Depending on the timing of filing the financial statements, it may be written as quarterly net income before taxes or for the year net income before taxes.
Taxable income is calculated based on this net income before taxes, and income taxes will be levied on the company.
Note that, this account is generally described as income before income taxes in the Japanese income statement, but this website uses the notation net income before taxes.
In the lower part of the income statement, tax relaated account is added to or subtracted from the net income before taxes to obtain the net income.
The difference between net income and net income before taxes is devised so that the tax amount is suitable for the profit, not the tax amount actually paid.
- Corporate tax, inhabitant tax and business tax (Income taxes-current)
- It is described ‘法人税、住民税及び事業税’, and called ‘houzin zei, jyuumin zei, oyobi zigyou zei’, in Japan.
Income taxes-current is expressions of tax on the income statement.
Income taxes is taxed on taxable income under the tax law, not on net income before taxes which is an accounting profit, as shown in Figure 2-3-1 (c).
Therefore, in income statement, the tax rate on net income before taxes varies from year to year, even for the same company.
The reason why income taxes-current are ‘expressions of tax’ is that there are more than three taxes actually levied, as shown in the list below.
- Corporate tax
- It is the national tax levied on corporate income.

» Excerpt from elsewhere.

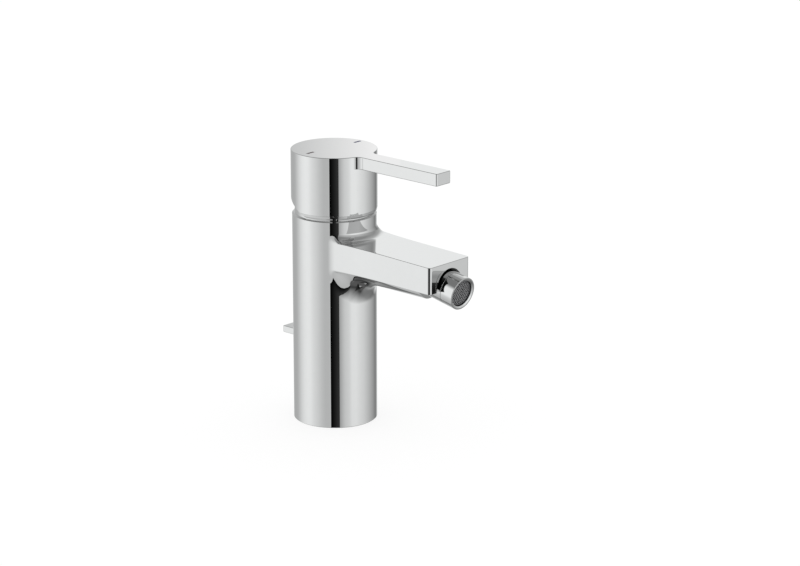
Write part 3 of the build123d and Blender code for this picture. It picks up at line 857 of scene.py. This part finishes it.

If the capital is over 100 million yen, it will be 23.2% (at 2022).
- Corporate inhabitant tax
- It is the local tax paid to the local government imposed on the whereabouts of a corporation.
- Business tax
- It is the local tax levied on corporate income.
- Local corporation tax
- It is the tax to reduce the ubiquity of tax revenue between regions by collecting a part of the local tax and redistributing it to the regions.
- Special business tax
- It is the tax to reduce the ubiquity of tax revenue between regions by collecting a part of the local tax and redistributing it to the regions.
That is, there are three national taxes (corporate tax, local corporation tax, and special business tax) and two local taxes (corporate inhabitant tax and business tax) at 2022 as taxes included in income taxes-current.
However, although the number of taxes is more than three, it does not mean that the tax amount has increased.
Of the above taxes, business tax and special business tax are included in the deduction, so the actual burden rate (effective tax rate) is lower than the official tax rate.
Specifically, the effective tax rate as of 2022 is about 30%.
- Income taxes-deferred
- It is described ‘法人税等調整額’, and called ‘houzin zei tou tyousei gaku’, in Japan.
Income taxes-deferred is a number for suitably communicating business conditions by adjusting the difference between net income before taxes as the accounting profit and the taxable income under the tax law.
In other words, it is an accounting technique that shows as if the tax is linked to net income before taxes.
Generally, a company prepares an income statement according to the rules of corporate accounting.
However, net income before taxes usually does not match taxable income.
The reason is that net income before taxes is calculated by income and expense, while income under tax law is calculated by gross profits and deductible expenses.
The main part that causes this difference in recognition is called temporary difference which these recognition eventually match.
Temporary defference is described in the deferred assets for tax purposes section.
Income taxes-deferred is a technique that shows as if the company will not pay taxes on this temporary difference, even though the company will actually pay taxes based on the tax law.
Specifically, income taxes-deferred is calculated by multiplying the temporary difference by the effective tax rate, and the deferred assets for tax purposes on the balance sheet are adjusted as to match it.
As a result, it looks like as if the tax corresponding to net income before taxes has been levied on the income statement.
- Net income
- It is described ‘純利益’, and called ‘jyun rieki’, in Japan.
Net income is the profit obtained by subtracting all expenses and income taxes including income taxes-deferred from all income in in the accounting period to be calculated.
If the profit or loss is negative, it is called a net loss.
Net income is the final profit that a company earns during its accounting period, and it is the profit attributable to shareholders.
Net income is the source of dividends and retained earnings.
The ratio of net income distributed as dividends is called the dividend ratio, and shareholders can obtain dividends from the total dividend depending on the number of shares.
Retained earnings are used for business expansion and affect future stock prices.
Therefore, net income is the profit that shareholders pay the most attention to.
By the way, depending on the type of business, the timing of earnings may be seasonal, and even if the profit or loss is positive for the year, it may be negative for each quarter.
Also, for a company with a long purchase-to-sale cycle, net income can be negative depending on the timing, even though the business is steady.
Therefore, it is better to check not only the latest net income stated in the financial statements but also the past changes in net income from the securities report or the company's website.
- Net income attributable to shareholders of the parent
- It is described ‘親会社株主に帰属する純利益’, and called ‘oya gaisya kabunushi ni kizoku suru jyun rieki’, in Japan.
- Net income attributable to non-controlling interests
- It is described ‘非支配株主に帰属する純利益’, and called ‘hi shihai kabunushi ni kizoku suru jyun rieki’, in Japan.
non-controlling interests are shareholders of a subsidiary other than the parent company.
Net income attributable to non-controlling interests is the net income of a subsidiary that does not attribute to the parent company.
If it is not a wholly owned subsidiary, the subsidiary has non-controlling interests and their profits must be separated from the profits of the parent company.
The profit excluding the net profit attributable to non-controlling interests is the net profit attributable to the shareholders of the parent.
The fact that the profit or loss attributable to non-controlling interests is negative means that there is a subsidiary whose final profit is net loss.
net income attributable to shareholders of the parent is absorpt into retained earnings on the consolidated balance sheet.
Non-controlling interests are usually small and therefore of little concern.
but for the shareholders of the parent company, the true net income is this ‘Net income attributable to shareholders of the parent’.